Trotz allem steht meine Fraktion hinter dem Moorschutzprogramm von Mecklenburg-Vorpommern, nicht „Koste es, was es wolle“, aber das passiert auch nicht. – Danke schön.

(Beifall vonseiten der Fraktion DIE LINKE)

Das Wort hat jetzt für die Fraktion der SPD die Abgeordnete Frau Aßmann.

Sehr geehrte Frau Präsidentin! Sehr geehrte Kolleginnen und Kollegen! Zu der Thematik ist jetzt viel gesagt und der Kern, glaube ich, der Botschaft in erster Linie war, dass doch unumstritten ist,

dass trockengelegte Moore, Herr Strohschein, CO2 in großen Mengen ausstoßen. Das haben ja selbst Sie erkennen müssen und einräumen müssen. Und Sie haben gesagt, Wiedervernässung darf nur dort gemacht werden, wo sie angebracht ist. Ja, da steht auch keiner vor der Landkarte von Mecklenburg-Vorpommern mit einem Dartpfeil in der Hand, wirft den mal an die Wand und sagt, oh, klasse, da machen wir jetzt Renaturierung.

(Heiterkeit bei Peter Ritter, DIE LINKE: Nee, Dartpfeil wird woanders geworfen.)

Also da können Sie sich mit Sicherheit drauf verlassen, dass wir eine Reihe von Expertinnen und Experten haben, die genau mit Augenmerk darauf schauen, wo machen diese Maßnahmen Sinn...

(Zuruf von Dr. Gunter Jess, AfD)

Herr Dr. Jess, das war auch in der Vergangenheit so, dass man geschaut hat, wo kann das gemacht werden.

(Vizepräsidentin Dr. Mignon Schenke übernimmt den Vorsitz.)

Wo ich Ihnen recht gebe, ist, dass die Renaturierungsmaßnahmen in der Vergangenheit mit deutlich größeren Konflikten behaftet waren, ja, weil eben auch die Folgenabschätzung nicht immer so gut passiert ist, wie sie jetzt passiert, und weil auch die Mittel für Folgekosten nicht da waren. Ja, das stimmt, und trotzdem war es so, dass man sich aus naturschutzfachlicher Sicht Gebiete gesucht hat, die eben geeignet waren. Da stand trotzdem keiner mit dem Dartpfeil vor der Landkarte, das können Sie mir glauben.

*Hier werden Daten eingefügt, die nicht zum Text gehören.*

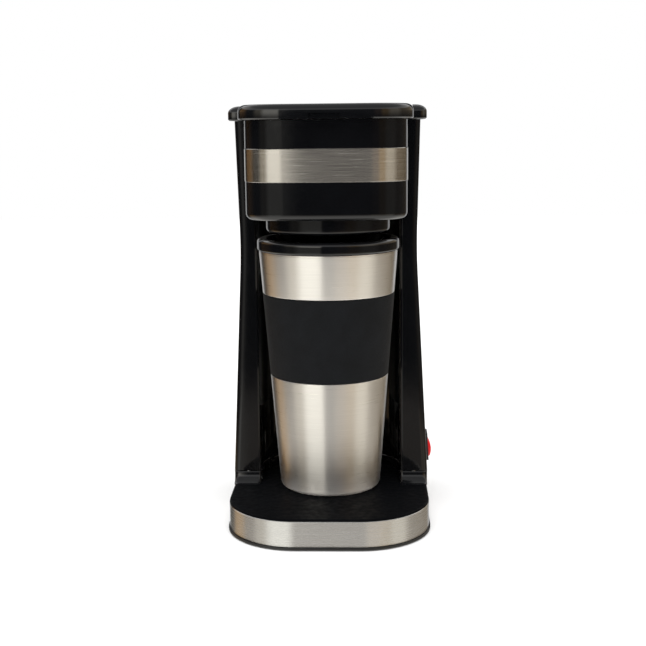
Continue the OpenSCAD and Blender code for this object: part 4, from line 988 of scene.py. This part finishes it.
class COFFEE_OT_lid(bpy.types.Operator):
    """Model the lid and finish its liner, seal and shower plate"""
    bl_idname = "coffee.lid"
    bl_label = "Lid"
    bl_options = {"REGISTER", "UNDO"}

    def execute(self, context):
        tower, head = settings("tower", "head")
        top, low = LID_HIGH.z, LID_LOW.z
        thick, half, lead = top - low, head.lid_width / 2, head.lid_lead
        hinge_y = LID_HIGH.y - thick / 2
        path = [(lead, low), (0, low + lead)]
        path += [(head.lid_round * (1 - c), top - head.lid_round * (1 - s)) for c, s in quarter(10)]
        lid = loft("lid_moulding", stacked(lambda inset: self.corners(head, inset, hinge_y), path))
        radius = thick / 2 - CLEAR / 2
        barrel = revolved("barrel", [(0, -half), (radius, -half), (radius, half), (0, half)], 0, 64)
        barrel.matrix_world = (Matrix.Translation((0, hinge_y, low + thick / 2))
                               @ Matrix.Rotation(math.pi / 2, 4, "Y"))
        combine(lid, barrel, "UNION")
        inside = rounded(self.corners(head, tower.wall, hinge_y - thick / 2 - MM, 3 * MM))
        hollow = loft("hollow", [at_height(inside, low - MM), at_height(inside, top - tower.wall)])
        combine(lid, hollow, "DIFFERENCE")
        notch = head.notch_width / 2
        cut = block("notch", (-notch, LID_LOW.y - MM, low - MM),
                    (notch, LID_LOW.y + MM, low + head.notch_height))
        combine(lid, cut, "DIFFERENCE")
        soften(lid)
        fit(lid, "lid", ["lid_cover"], "gloss_black")
        finish_nodes(["lid_liner"], "matte_black")
        finish_nodes(["lid_seal"], "silicone")
        finish_nodes(["lid_screws", "shower_plate"], "screw_steel")
        return {"FINISHED"}

    def corners(self, head, inset, back, back_radius=LEAST_RADIUS):
        """Plan of the lid, set in by an inset, up to a line behind."""
        x, front = head.lid_width / 2 - inset, LID_LOW.y + inset
        radius = head.front_radius + 3 * MM - inset
        return [(-x, front, radius), (x, front, radius), (x, back, back_radius), (-x, back, back_radius)]


class COFFEE_OT_mug(bpy.types.Operator):
    """Model the travel mug with its grip and lid"""
    bl_idname = "coffee.mug"
    bl_label = "Mug"
    bl_options = {"REGISTER", "UNDO"}

    def execute(self, context):
        mug = context.scene.maker_mug
        fit(self.shell(mug), "mug", ["mug_shell"], "mug_steel")
        fit(self.grip(mug), "mug", ["mug_grip"], "grip_rubber")
        fit(self.cap(mug), "mug_cap", ["mug_lid"], "gloss_black")
        finish_nodes(["mug_liner", "mug_floor"], "mug_steel")
        finish_nodes(["mug_lid_seal"], "silicone")
        finish_nodes(["sip_slider"], "gloss_black")
        return {"FINISHED"}

    def radius_at(self, mug, z):
        """Outer radius of the mug's wall at a height."""
        slope = (mug.top_radius - mug.foot_radius) / (CAP_HIGH.z - mug.cap_ring - SHELL_LOW.z)
        return mug.foot_radius + slope * (z - SHELL_LOW.z)

    def shell(self, mug):
        """Steel outer wall: rounded foot, recess for the grip and rolled edges beside it."""
        def out(z, inset=0.0):
            return (self.radius_at(mug, z) - inset, z)

        low, high, straight = SHELL_LOW.z, SHELL_HIGH.z, SHELL_LOW.z + 20 * MM
        grip_low, grip_high = GRIP_LOW.z, GRIP_HIGH.z
        sheet, sink = mug.wall, mug.grip_depth + CLEAR / 2
        edge_low, edge_high = 0.8 * MM, 0.9 * MM
        profile = [(mug.sole, low)]
        profile += profile_arc((mug.sole, low), out(low), out(straight), mug.foot_round)
        profile += profile_arc(out(straight), out(grip_low), out(grip_low, sink), edge_low)
        profile += [out(grip_low, sink), out(grip_high, sink)]
        profile += profile_arc(out(grip_high, sink), out(grip_high), out(high), edge_high)
        profile += [out(high), out(high, sheet), out(grip_high + MM, sheet),
                    out(grip_high - MM, sheet + sink), out(grip_low + MM, sheet + sink),
                    out(grip_low - MM, sheet)]
        profile += profile_arc(out(straight, sheet), out(low + sheet, sheet), (mug.sole, low + sheet),
                               mug.foot_round - sheet)
        profile += [(mug.sole, low + sheet)]
        return revolved("mug_body", profile, MUG_Y, 192)

    def grip(self, mug):
        """Rubber sleeve in the recess, with rounded ends."""
        low, high, edge = GRIP_LOW.z, GRIP_HIGH.z, 0.7 * MM
        in_low, in_high = [self.radius_at(mug, z) - mug.grip_depth for z in (low, high)]
        out_low, out_high = [self.radius_at(mug, z) + CLEAR / 2 for z in (low, high)]
        profile = [(in_low, low)]
        profile += profile_arc((in_low, low), (out_low, low), (out_high, high), edge)
        profile += profile_arc((out_low, low), (out_high, high), (in_high, high), edge)
        profile += [(in_high, high)]
        return revolved("grip_sleeve", profile, MUG_Y, 192)

    def cap(self, mug):
        """Mug lid: rounded ring, dished top, plug, drip hole and sip opening."""
        top, ring_low, plug_low = CAP_HIGH.z, CAP_HIGH.z - mug.cap_ring, CAP_LOW.z
        radius, plug, sheet, wall = CAP_HIGH.x, mug.plug, 1.6 * MM, 2 * MM
        dish, far = ring_low + 2.4 * MM, 10 * MM
        profile = [(0, dish - sheet), (plug - wall, dish - sheet), (plug - wall, plug_low),
                   (plug, plug_low), (plug, ring_low - 0.6 * MM), (plug + MM, ring_low)]
        profile += profile_arc((plug, ring_low), (radius, ring_low), (radius, top), 1.4 * MM)
        profile += profile_arc((radius, ring_low), (radius, top), (0, top), 2.6 * MM, 10)
        profile += profile_arc((radius, top), (radius - 6 * MM, top), (radius - 7 * MM, dish), MM)
        profile += [(radius - 8 * MM, dish), (0, dish)]
        cap = revolved("mug_cap_moulding", profile, MUG_Y, 192)
        drip = revolved("drip", [(0, dish - far), (mug.drip_hole, dish - far),
                                 (mug.drip_hole, dish + far), (0, dish + far)], MUG_Y, 48)
        combine(cap, drip, "DIFFERENCE")
        sip_y, x, y = MUG_Y - mug.sip_place, mug.sip_width / 2, mug.sip_depth / 2
        sip = block("sip", (-x, sip_y - y, dish - far), (x, sip_y + y, dish + far / 2))
        combine(cap, sip, "DIFFERENCE")
        return cap


class COFFEE_OT_switch(bpy.types.Operator):
    """Finish the switch's bezel and model its rocker"""
    bl_idname = "coffee.switch"
    bl_label = "Switch"
    bl_options = {"REGISTER", "UNDO"}

    def execute(self, context):
        switch = context.scene.maker_switch
        finish_nodes(["switch_housing"], "matte_black")
        fit(self.rocker(switch), "rocker", ["switch_rocker"], "rocker_red")
        return {"FINISHED"}

    def rocker(self, switch):
        """Domed rocker: the overlap of a wide and a narrow round, with softened ends."""
        base, tower = settings("base", "tower")
        low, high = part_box("switch_rocker")
        out = (tower.foot_width - tower.waist_width) / 2
        lean = math.atan(out / (tower.waist_height - base.seam))
        pivot_x = tower.foot_width / 2 - (switch.height - base.seam) * math.tan(lean)
        middle, half, edge = (low.y + high.y) / 2, (high.y - low.y) / 2, switch.edge
        arcs = quarter(6)
        rings = []
        for side, rounding in ((-1, arcs), (1, arcs[::-1])):
            for c, s in rounding:
                place = side * (half - edge * (1 - c))
                rings.append([Vector((x, place, z)) for x, z in self.section(switch, edge * (1 - s))])
        rocker = loft("rocker_cap", rings)
        turn = Matrix.Rotation(-lean - switch.swing / 2, 4, "Y")
        rocker.data.transform(Matrix.Translation((pivot_x, middle, switch.height)) @ turn)
        return rocker

    def section(self, switch, inset):
        """Side profile of the rocker, as (x, z) pairs."""
        radius, face, reach = switch.radius - inset, switch.face_radius - inset, switch.reach
        centre = reach - switch.face_radius
        points, steps = [], 24
        for i in range(steps + 1):
            t = math.pi * (i / steps - 0.5)
            direction = Vector((math.cos(t), math.sin(t)))
            slide = direction.x * centre
            along = min(radius, slide + math.sqrt(slide ** 2 - centre ** 2 + face ** 2))
            points.append((along * direction.x, along * direction.y))
        back = inset - switch.depth
        points += [(back, points[-1][1] * 0.9), (back, points[0][1] * 0.9)]
        return points


class COFFEE_OT_works(bpy.types.Operator):
    """Finish the tank, hoses, heater and wiring inside"""
    bl_idname = "coffee.works"
    bl_label = "Works"
    bl_options = {"REGISTER", "UNDO"}

    def execute(self, context):
        finish_nodes(["water_tank"], "tank_plastic")
        finish_nodes(["tank_seal", "inlet_hose", "riser_hose"], "silicone")
        finish_nodes(["check_valve", "spout_elbow", "thermal_fuses", "terminal_block", "lead_wires"],
                     "white_plastic")
        finish_nodes(["hose_clamps", "heating_rod", "heater_straps", "heater_screws"], "screw_steel")
        finish_nodes(["heater_body"], "cast_aluminium")
        finish_nodes(["thermostat"], "matte_black")
        return {"FINISHED"}


class COFFEE_PT_panel(bpy.types.Panel):
    """Lists the maker's pieces"""
    bl_idname = "COFFEE_PT_panel"
    bl_label = "Drip Coffee Maker"
    bl_space_type = "VIEW_3D"
    bl_region_type = "UI"
    bl_category = "Coffee Maker"

    def draw(self, context):
        for operator in OPERATORS:
            self.layout.operator(operator.bl_idname)
        for name in SETTINGS:
            box = self.layout.box()
            group = getattr(context.scene, name)
            for key in group.__annotations__:
                box.prop(group, key)


OPERATORS = (COFFEE_OT_studio, COFFEE_OT_base, COFFEE_OT_tower, COFFEE_OT_head, COFFEE_OT_lid,
             COFFEE_OT_mug, COFFEE_OT_switch, COFFEE_OT_works)
SETTINGS = {
    "maker_studio": StudioSettings,
    "maker_base": BaseSettings,
    "maker_tower": TowerSettings,
    "maker_head": HeadSettings,
    "maker_mug": MugSettings,
    "maker_switch": SwitchSettings,
    "maker_finishes": FinishSettings,
}


def register():
    for name, group in SETTINGS.items():
        bpy.utils.register_class(group)
        setattr(bpy.types.Scene, name, PointerProperty(type=group))
    for item in (*OPERATORS, COFFEE_PT_panel):
        bpy.utils.register_class(item)


def unregister():
    for item in reversed((*OPERATORS, COFFEE_PT_panel)):
        bpy.utils.unregister_class(item)
    for name, group in reversed(SETTINGS.items()):
        delattr(bpy.types.Scene, name)
        bpy.utils.unregister_class(group)


def main():
    register()
    make_materials()
    bpy.ops.coffee.studio()
    bpy.ops.coffee.base()
    bpy.ops.coffee.tower()
    bpy.ops.coffee.head()
    bpy.ops.coffee.lid()
    bpy.ops.coffee.mug()
    bpy.ops.coffee.switch()
    bpy.ops.coffee.works()


if __name__ == "__main__":
    main()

Wenn man sich mit Renaturierungsmaßnahmen beschäftigt – ich selber bin ja im Peenetal großgeworden –, dann weiß man, dass man als Einwohner erst mal akzeptieren muss, dass sich die Landschaft eben auch verändert. Da ist die Landschaft nicht mehr so offen, da werden Gräser höher, da sterben Bäume ab, da gibt es plötzlich Tiere, die es vorher nicht gab, oder es gibt Tiere nicht mehr, die es vorher gab. Und natürlich ist das auch emotional behaftet. Ich weiß zum Beispiel von einer Familie aus Lübtheen, wo der Ururgroßvater eine Eiche gepflanzt hat, die es mittlerweile nicht mehr gibt, weil sie nasse Füße gekriegt hat. Ja, auch das passiert. Das ist emotional behaftet und da ist es ganz, ganz schwierig, bei jedem Einzelnen die Akzeptanz zu schaffen.

Und wenn man dann im Hintergrund hat, es gibt renommierte Umfragen, wo immer wieder herauskommt, dass die Bürgerinnen und Bürger schon sehen, dass wir global ein klimatisches Problem haben, aber sie sehen diese Herausforderung gar nicht so sehr bei sich vor der Haustür, sondern sie sehen es als globales Problem, und wenn dann natürlich bei mir vor der Haustür renaturiert wird und ich werde öfter von Insekten gestochen oder bei mir sterben Bäume ab oder wie auch immer, dann kann das natürlich nicht jeder so akzeptieren.

Von daher bin ich sehr froh, dass in der Kommunikation im Vorfeld von Renaturierungsmaßnahmen das Land deutlich besser geworden ist, dass viel mehr im Vorfeld aufgeklärt wird, dass aber auch Folgeabschätzungen mittlerweile viel besser passieren, dass Maßnahmen angegliedert werden an bereits bestehende Projekte und dass dieser Hauptkritikpunkt von den Anfängen abge

schaltet wurde, nämlich, dass wir nicht mehr Flachwasserseen infolge von Renaturierungen haben, sondern dass wir wirklich so herangehen, dass wir deutlich angehobene Wasserstände haben, dass man schaut, okay, was passiert eigentlich mit erhöhten Schöpfwerkskosten, wenn eben Wohnbebauung auch geschützt werden muss, wie kann man es schaffen, dass langfristig wirklich CO2 gebunden und nicht etwa Methan ausgestoßen wird und so weiter und so fort.